Recently, environmental pollution due to exhaust gases and other emissions from automotive and other internal combustion engines has become a critical environmental problem. No completely satisfactory solution has yet been devised.
The components of exhaust gases from internal combustion engines which are generally considered as the most harmful are carbon monoxide, nitrogen oxides and hydrocarbons which have failed to burn in the engine. Early attempts to avoid these problems were limited to improvements in engine design. More recently, other methods have been proposed, including after-burners designed to complete the ignition of unburned components and catalytic converters designed to convert the toxic components of the gases to non-toxic derivatives.
This invention is concerned more specifically with improved catalysts for use in catalytic converters.
The catalysts presently employed in converters of known types include, for example, oxides of metals, such as iron, manganese, copper, chromium and nickel, and mixtures of these. Noble metals, such as platinum and palladium, deposited on inert carriers, such as alumina and silica, have also been employed.
Two processes are generally utilized with catalytic converters. The first is a two-stage catalytic reaction system in which the exhaust gases exiting the engine are brought into contact with a reducing catalyst to reduce the oxides of nitrogen. The products of this reaction are normally mixed with secondary air and mixture brought into contact with an oxidizing catalyst which oxidizes the carbon monoxide and the unburned hydrocarbons. In a second or single-stage system, the exhaust gases are typically mixed with air to adjust the oxygen concentration and the mixture is brought into contact with a catalyst for simultaneous reduction of nitrogen oxides and oxidation of carbon monoxide and unburned hydrocarbons.

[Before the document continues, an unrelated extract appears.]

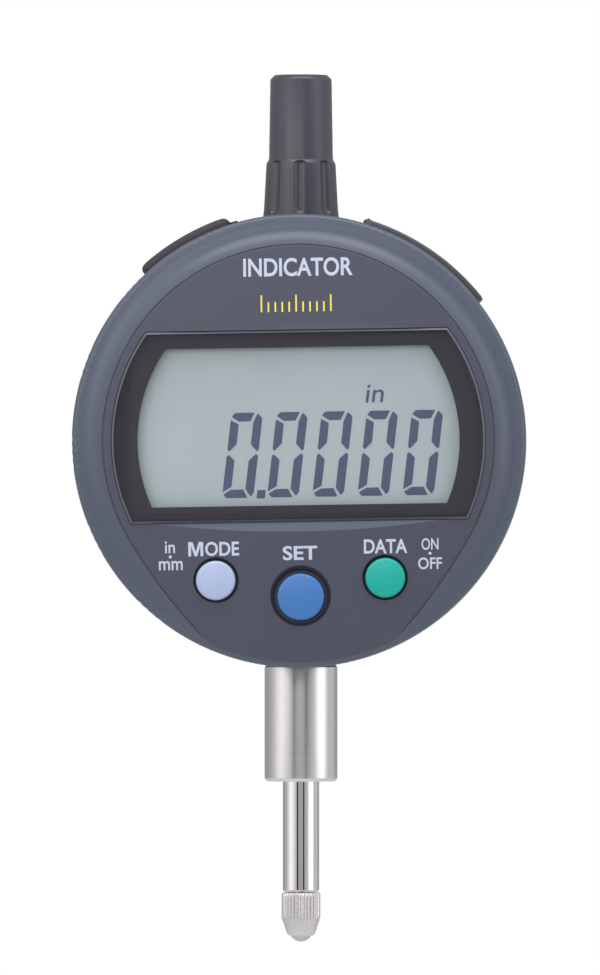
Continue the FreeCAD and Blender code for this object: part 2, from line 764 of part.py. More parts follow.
def connector_cover():
    """Rubber cover of the data socket: a strip on the rim with a plug and a finger nib."""
    strip = rim_cover(CONNECTOR_ANGLE, CONNECTOR_SPAN, 1.9, -4.3, 6.6)
    edges = [e for e in strip.Edges if e.Length > 10 and e.BoundBox.YLength > 10.5]
    outer = [e for e in edges if e.CenterOfMass.distanceToPoint(V(0, 1.15, DISPLAY_Z)) > CASE_R + 1]
    strip = strip.makeFillet(0.8, outer)
    nib = side_block(CONNECTOR_ANGLE - CONNECTOR_SPAN / 2 - 0.9, 29.25, 30.1, 0.55, -1.5, 3.8)
    plug = side_block(CONNECTOR_ANGLE, 27.0, 29.6, 4.9, -1.8, 4.4)
    return fuse([strip, nib, plug])


def battery_cover():
    """Cover of the battery bay, with its plug and screw hole."""
    strip = rim_cover(BATTERY_ANGLE, BATTERY_SPAN, 1.3, -4.3, 5.6)
    edges = [e for e in strip.Edges if e.BoundBox.YLength > 9.5]
    outer = [e for e in edges if e.CenterOfMass.distanceToPoint(V(0, 0.65, DISPLAY_Z)) > CASE_R + 1]
    strip = strip.makeChamfer(0.6, outer)
    body = fuse([strip, side_block(BATTERY_ANGLE, 26.9, 29.4, 6.2, -3.0, 2.7)])
    groove = side_block(BATTERY_ANGLE, 27.4, 28.1, 7.0, -4.0, 4.0)
    groove = groove.cut(side_block(BATTERY_ANGLE, 27.0, 28.6, 5.7, -2.5, 2.2))
    body = body.cut(groove)
    body = body.cut(side_rod(BATTERY_ANGLE, 1.3, 28.6, 32.0, 0.6, 7.9))
    return body.cut(side_rod(BATTERY_ANGLE, 0.8, 26.0, 32.0, 0.6, 7.9))


def battery_cover_seal():
    """Rubber seal in the groove of the battery cover's plug."""
    outer = side_block(BATTERY_ANGLE, 27.45, 28.05, 6.34, -3.14, 2.84)
    return outer.cut(side_block(BATTERY_ANGLE, 27.0, 28.5, 5.72, -2.52, 2.22))


def battery_cover_screw():
    """Captive screw of the battery cover."""
    head = side_rod(BATTERY_ANGLE, 1.2, 28.62, 29.15, 0.6, 7.9)
    slot = side_block(BATTERY_ANGLE, 28.9, 30.0, 0.15, -1.0, 2.2, 7.9)
    shank = side_rod(BATTERY_ANGLE, 0.7, 25.8, 28.62, 0.6, 7.9)
    return fuse([head.cut(slot), shank])


def turned_unit():
    """Pieces of the display unit, with the slight turn that the display is left at."""
    pieces = {
        "bezel": bezel(),
        "window": window(),
        "window_mask": window_mask(),
        "lcd_panel": lcd_panel(),
        "lcd_frame": lcd_frame(),
        "zebra_strips": zebra_strips(),
        "main_board": main_board(),
        "board_chips": board_chips(),
        "crystal": crystal(),
        "dome_switches": dome_switches(),
        "flex_socket": flex_socket(),
        "display_cover": display_cover(),
        "display_screws": display_screws(),
    }
    for name, (x, z, top_r, well_r) in BUTTONS.items():
        pieces[name] = button(x, z, top_r)
    return {name: spin(shape, DISPLAY_TURN) for name, shape in pieces.items()}


def fixed_and_sliding():
    """Pieces of the case, the spindle line and the covers."""
    return {
        "case_shell": case_shell(),
        "back_plate": back_plate(),
        "back_screws": back_screws(),
        "back_gasket": ring(28.45, 27.95, CASE_BACK_Y - 0.55, CASE_BACK_Y),
        "stem": stem(),
        "stem_nut": stem_nut(),
        "stem_wiper": tube(3.4, SPINDLE_R + RUNNING, 0.1, 1.0),
        "lower_bush": tube(3.4, SPINDLE_R + RUNNING, 1.05, 10.55),
        "upper_bush": tube(NIPPLE_R, SPINDLE_R + RUNNING, 68.6, NIPPLE_LOW - GAP),
        "bumper_ring": tube(3.9, 2.6, 27.05, STOP_Z - GAP),
        "nipple": nipple(),
        "guide_rail": guide_rail(),
        "guide_rail_screws": guide_rail_screws(),
        "spring_post": disc(0.5, -4.5, 1.3, SPRING_X, 29.7 - DISPLAY_Z),
        "sensor_board": sensor_board(),
        "sensor_board_screws": sensor_board_screws(),
        "sensor_chips": sensor_chips(),
        "detector_grid": block(-4.0, 4.0, 4.3, 4.5, 42.2, 54.5),
        "battery_tray": battery_tray(),
        "battery": battery(),
        "battery_contact_plus": battery_contact_plus(),
        "battery_contact_minus": battery_contact_minus(),
        "data_connector": data_connector(),
        "connector_pins": connector_pins(),
        "retainer_ring": ring(12.6, 9.2 + FIT, -7.9, -7.0),
        "turning_seal": ring(25.6, 24.6, CASE_FRONT_Y - 0.36, CASE_FRONT_Y + 0.48),
        "stop_pin": disc(0.8, -6.2, -4.05, *around(90, 20.0)),
        "flex_cable": flex_cable(),
        "spindle_rod": spindle_rod(),
        "scale_bracket": scale_bracket(),
        "bracket_screws": bracket_screws(),
        "encoder_scale": block(-3.8, 3.8, 3.6, 4.2, 28.8, 55.0),
        "guide_pin": guide_pin(),
        "return_spring": return_spring(),
        "contact_point": contact_point(),
        "contact_ball": Part.makeSphere(BALL_R, V(0, 0, TIP_Z + BALL_R)),
        "spindle_cap": spindle_cap(),
        "connector_cover": connector_cover(),
        "battery_cover": battery_cover(),
        "battery_cover_seal": battery_cover_seal(),
        "battery_cover_screw": battery_cover_screw(),
    }


os.makedirs("parts", exist_ok=True)
everything = turned_unit()
everything.update(fixed_and_sliding())
for name, shape in everything.items():
    solids = len(shape.Solids)
    if solids == 0 or not shape.isValid():
        raise ValueError(name + " is not a valid solid")
    shape.exportStep("parts/" + name + ".step")
    print(name, solids, round(shape.Volume, 2))
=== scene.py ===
import json
import math

import bmesh
import bpy
import numpy as np
from mathutils import Matrix, Vector, kdtree


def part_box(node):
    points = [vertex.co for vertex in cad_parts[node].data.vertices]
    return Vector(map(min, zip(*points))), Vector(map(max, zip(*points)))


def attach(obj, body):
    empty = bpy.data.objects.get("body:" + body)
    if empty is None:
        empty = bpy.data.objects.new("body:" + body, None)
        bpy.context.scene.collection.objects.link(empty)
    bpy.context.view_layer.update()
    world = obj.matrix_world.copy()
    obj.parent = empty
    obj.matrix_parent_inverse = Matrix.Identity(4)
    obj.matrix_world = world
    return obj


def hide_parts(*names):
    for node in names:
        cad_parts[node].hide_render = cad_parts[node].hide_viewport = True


# Looks of the digital indicator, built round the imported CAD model. Lengths are millimetres, and MM turns
# them into Blender's metres. +Z is up the spindle, the display faces -Y.

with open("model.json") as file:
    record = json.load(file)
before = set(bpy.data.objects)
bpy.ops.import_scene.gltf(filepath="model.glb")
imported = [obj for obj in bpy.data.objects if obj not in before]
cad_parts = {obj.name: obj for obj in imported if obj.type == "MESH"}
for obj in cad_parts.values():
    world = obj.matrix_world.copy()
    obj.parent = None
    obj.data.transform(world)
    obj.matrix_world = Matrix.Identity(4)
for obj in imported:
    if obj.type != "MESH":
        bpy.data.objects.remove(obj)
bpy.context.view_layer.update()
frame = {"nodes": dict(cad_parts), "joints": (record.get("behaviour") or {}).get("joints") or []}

MM = 0.001
TAU = 2 * math.pi
scene = bpy.context.scene


def node_box(name):
    """Lowest and highest corner of a CAD node, in millimetres."""
    low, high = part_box(name)
    return low / MM, high / MM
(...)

The single-stage process is generally preferred since it can be implemented in a relatively small catalyst vessel so that design problems for installation are alleviated. Additionally, the exothermic and endothermic reactions proceed simultaneously so that overall conversion may be conducted with a high degree of efficiency. Amongst the disadvantages of the single-stage process are that with conventional catalysts, the range of oxygen concentrations for satisfactory reaction is critical and difficult to adjust, and the simultaneous catalytic oxidation and reduction reactions require the use of separate catalysts and the presence of these in one reaction vessel may result in a reduction in the efficiency of each of them.